79,000 people suffer from work-related injuries in the construction industry each year
The latest statistics from HSE show that in 2018-19, there’s 79,000 construction industry professionals suffering from work-related illness. A massive 62% of these are musculoskeletal disorders, 21% stress, depression or anxiety related, and 17% other health issues. This shows that nearly two thirds of injuries are to tendons, muscles, ligaments, joints, nerves or bones – highlighting the true extent of the risks that site accidents can cause.
Falls from a height caused 18% of non-fatal injuries in 2018-19
On average, there are 54,000 non-fatal injuries to workers every year in the construction industry. There’s no denying that there are many risks to workers onsite, but appropriate risk management strategies can be put in place to reduce their likelihood.
The statistics have shown that falling from a height caused 18% of non-fatal injuries to construction workers, a huge difference to other industries where only 8% of recorded accidents were caused by falls. There was just under 1,000 people (926) that fell from a height in 2018-19, of which 568 were “specified” by RIDDOR and 358 had to take over seven days off work.
How can accidents be prevented?
It’s essential for all workers and companies to put appropriate measures in place to reduce the risk of falling from a height. Firstly, everyone working onsite should complete thorough safety training, educating them on hazards and the safety standards they must abide by. They should be able to access company health and safety policies with ease and be told who the onsite first aider is and where to find them.

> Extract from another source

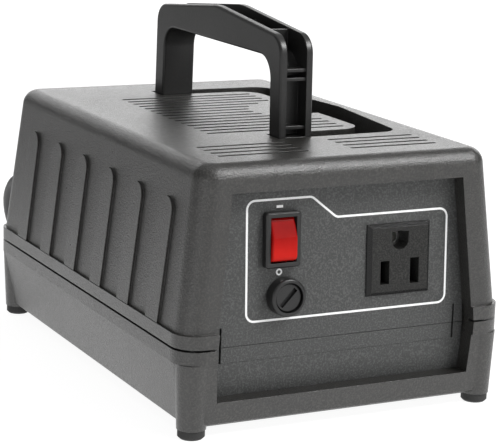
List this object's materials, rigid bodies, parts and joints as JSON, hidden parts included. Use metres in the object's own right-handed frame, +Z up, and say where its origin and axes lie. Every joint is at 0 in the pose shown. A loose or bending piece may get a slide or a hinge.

Secondly, adequate safety systems must be implemented across the sight to reduce the risks of falling. Ladders must be secured, scaffolding erected correctly, and any walkways guarded to make sure there is a safe exit from the construction site.
Thirdly, all workers should wear good quality PPE (personal protective equipment) at all times. Hard hats are essential particularly to protect workers from falling objects or personal falls. Goggles, gloves, capped safety boots and high-visibility clothing should also be worn.
What should workers do if they have an accident at work?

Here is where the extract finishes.